A Key Tool for Growing Your Heart and Calling: Formation Groups
We cannot say this enough: learning alongside peers in a posture of humility and prayer is absolutely essential to your formation for ministry. Your Formation Group will give you the opportunity to reflect, learn, and grow with fellow students under the care of a seasoned ministry leader and the guidance of the Holy Spirit. These groups become a community through which your character and your call are challenged and refined, and a life-giving source of encouragement, critical reflection, and prayer.
A Key Tool for Connecting Skills and Education: Local Churches and Vocational Mentoring
Participation in a local congregation and the guidance of a vocational mentor serve as bridges between your classroom learning and the day-to-day rigors of ministry leadership. With over 700 churches and many thriving ministries in the Grand Rapids area, there is no shortage of options for finding the best place to grow. The Vocational Formation Office will support you as you find a church and seek a vocational mentor, who will often come from the congregation you’ve selected.

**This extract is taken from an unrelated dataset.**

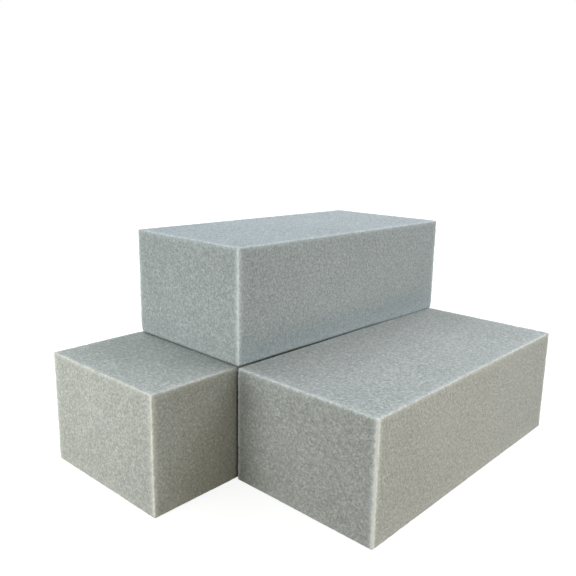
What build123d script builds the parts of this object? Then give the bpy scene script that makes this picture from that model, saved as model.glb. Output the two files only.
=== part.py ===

A Key Tool in Your Formation for Ministry: Contextual Learning
There is no substitute for experience. The ability to take concepts and ideas and make them work in day-to-day ministry is something that every Kingdom leader must be able to do. Consequently, we believe that a vital part of your formation for ministry involves meaningful and extended times of contextual learning. Contextual Learning experiences (also known as internships) allow students to employ skills and classroom learning in a ministry context. In addition, internships often provide students with a dramatic increase in clarity about their particular God-authored calling in the world.
Though internships are a requirement of the Master of Divinity and professional Master of Arts curricula, the program design allows for an incredible amount of creativity in how those requirements are met. The office of Vocational Formation works with each student to identify individual passions and construct internships that will stretch and bless them.
The contextual learning portion of a student’s seminary education can be completed concurrently (during the course of the academic year) or during the summer months. Students who complete their internships over the summer have the option to do so in an international setting.
Additionally, both Master of Arts and Master of Divinity students have the option of fulfilling their required contextual learning hours through the Association of Clinical Pastoral Education, (CPE), an international program for developing pastoral care skills in a clinical setting. Students interested in chaplaincy in hospital, military, or other institutional settings find this certification particularly valuable.
Master of Arts students in professional programs are required to complete a 200-hour specialized ministry internship.
Specialized Ministry Internship (SMI)
Uniquely crafted to help Master of Arts students grow and learn in their area of specialization, the SMI is for students with specializations in Educational Ministry, Youth & Family Ministries, Worship, Evangelism & Missions, or Pastoral Care.
Master of Divinity students are required to participate in a 200-hour cross-cultural internship and a 400-hour pastoral internship.
The Cross Cultural Internship
We define cross-cultural as “anything that takes you outside your comfort zone.” Be it in a prison, a church halfway across the world, or simply the ministry across the street geared towards people of a different economic background, we often learn the most in contexts that are new and different. That’s the thinking behind students heading out for a cross-cultural internship early on in their seminary education: experiences that challenge assumptions often yield incredible moments of learning about one’s calling and passions for ministry.
The Pastoral Internship
Learning about the rhythm and pace of ministry, developing strategies for keeping your heart and life with Jesus deep and fresh, tackling practical leadership challenges, and strengthening skills such as preaching, teaching and public speaking are all outcomes which students report as part of their pastoral internship experience. Students can leverage Calvin Seminary’s connections with local churches and ministries or propose their own ministry setting for completing the pastoral internship.